Effect of annealing on microstructure and mechanical properties of TC25G titanium alloy

doi:10.13251/j.issn.0254-6051.2023.06.013

Abstract

Abstract: Effect of different annealing on microstructure and properties of TC25G titanium alloy bars was studied. The results show that the content of primary α phases is very sensitive to the single annealing temperature, and as the single annealing temperature increases, the strength of the alloy increases slowly, and the plasticity increases first and then decreases. With the prolongation of single annealing holding time, the size of primary α phase tends to increase, and the transformation β phase is coarsened gradually, the holding time has a significant impact on plasticity. With the increase of cooling rate, the plasticity decreases obviously and the strength increases obviously.
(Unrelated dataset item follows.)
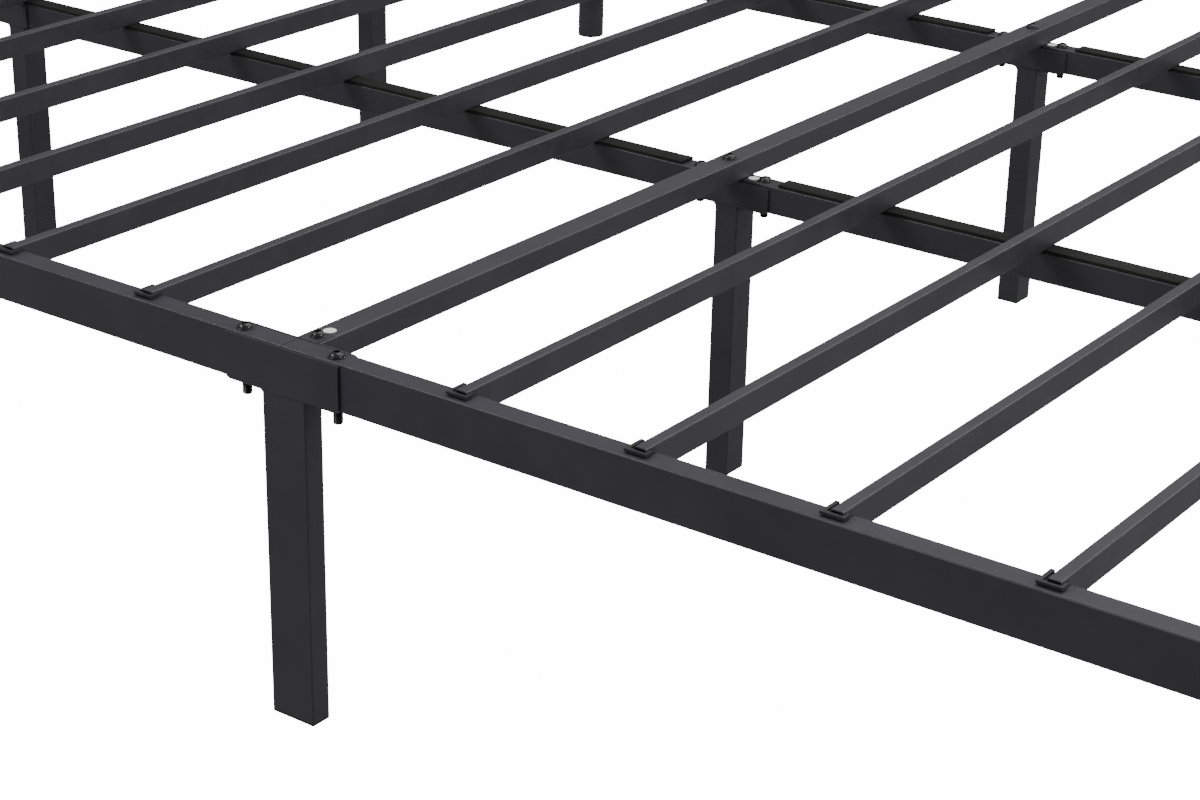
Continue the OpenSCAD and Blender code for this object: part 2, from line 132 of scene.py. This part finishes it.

The secondary annealing temperature has an effect on the strength and plasticity of the bar, when the secondary annealing temperature exceeds 600 ℃, the strength increases slightly, while the elongation and reduction of area significantly decrease. The secondary annealing temperature has significant effects on the impact property of the alloy. When the secondary annealing temperature exceeds 600 ℃, the impact property cannot meet the requirements compared to ≥24 J specified in the technical conditions. When the secondary annealing temperature does not exceed 560 ℃, the impact property is significantly improved, meeting the technical requirements.

Key words: TC25G titanium alloy, annealing, microstructure, mechanical properties, strong plastic matching

CLC Number:

TG156.2

Wang Xiaowei, Dong Yu, Wang Deyong, Yang Lixin, Li Dongkuan, Zhang An, Che Anda, Ma Siqin. Effect of annealing on microstructure and mechanical properties of TC25G titanium alloy[J]. Heat Treatment of Metals, 2023, 48(6): 74-79.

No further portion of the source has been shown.